Syllable weight.(quoted from wikipedia)

In linguistics, syllable weight is the concept that syllables pattern together according to the number and/or duration of segments(=phonemes) in the rime(=rhyme. The rime/rhyme of a syllable consists of a nucleus and an optional coda.). In classical poetry, both Greek and Latin, distinctions of syllable weight were fundamental to the meter(=metre. The basic rhythmic structure of a verse.) of the line.
§ Syllable weight in linguistics §
A heavy syllable is a syllable with a branching nucleus or a branching rime. A branching nucleus generally means the syllable has a long vowel or a diphthong; this type of syllable is abbreviated CVV. A syllable with a branching rime is a closed syllable, that is, one with a coda (one or more consonants at the end of the syllable); this type of syllable is abbreviated CVC. In some languages, both CVV and CVC syllables are heavy, while a syllable with a short vowel as the nucleus and no coda (a CV syllable) is a light syllable. In other languages, only CVV syllables are heavy, while CVC and CV syllables are light. Some languages distinguish a third type, CVVC syllables (with both a branching nucleus and a coda) and/or CVCC syllables (with a coda consisting of two or more consonants) as superheavy syllables.
In moraic theory, heavy syllables are analyzed as containing two moras, light syllables one, and superheavy syllables three.
The distinction between heavy and light syllables plays an important role in the phonology of some languages, especially with regards to the assignment of stress. For instance, in the Sezer stress pattern in Turkish, the main stress occurs as an iamb (i.e. penultimate(倒數第二的) stress) one syllable to the left of the final syllable: (L'L)σ. However, when the foot contains a heavy syllable in the first syllable, the iamb shifts to a trochee (i.e. antepenultimate stress) because there is a requirement that main stress fall on a heavy syllable whenever possible: ('HL)σ, and not *(H'L)σ.
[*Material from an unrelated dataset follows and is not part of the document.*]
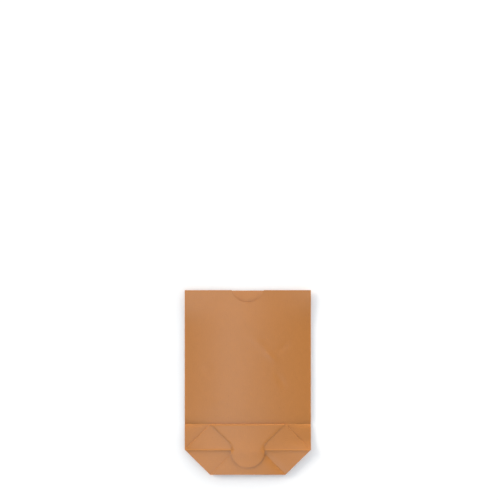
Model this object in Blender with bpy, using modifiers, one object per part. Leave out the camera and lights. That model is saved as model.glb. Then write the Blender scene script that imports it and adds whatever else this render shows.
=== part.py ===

Phonological hierarchy.(quoted from wikipedia)

Phonological hierarchy describes a series of increasingly smaller regions of a phonological utterance. From larger to smaller units, it is as follows:
(1)Utterance
(2)Prosodic declination unit (DU) / intonational phrase (I-phrase)
(3)Prosodic intonation unit (IU) / phonological phrase (P-phrase)
(4)Prosodic list unit (LU)
(5)Clitic group
(6)Phonological word (P-word, ω)
(7)Foot (F): "strong-weak" syllable sequences such as English ladder, button, eat it
(8)Syllable (σ): e.g. cat (one syllable), ladder (two syllables)
(9)Mora (μ) ("half-syllable")
(10)Segment (phoneme): e.g. [k], [æ] and [t] in cat
(11)Feature
The hierarchy from the mora upwards is also called the prosodic hierarchy.
Phonologists disagree on the arrangement and inclusion of units in the hierarchy. For example, the clitic group is not universally recognised, and the P-phrase and IU come from different traditions and have different definitions.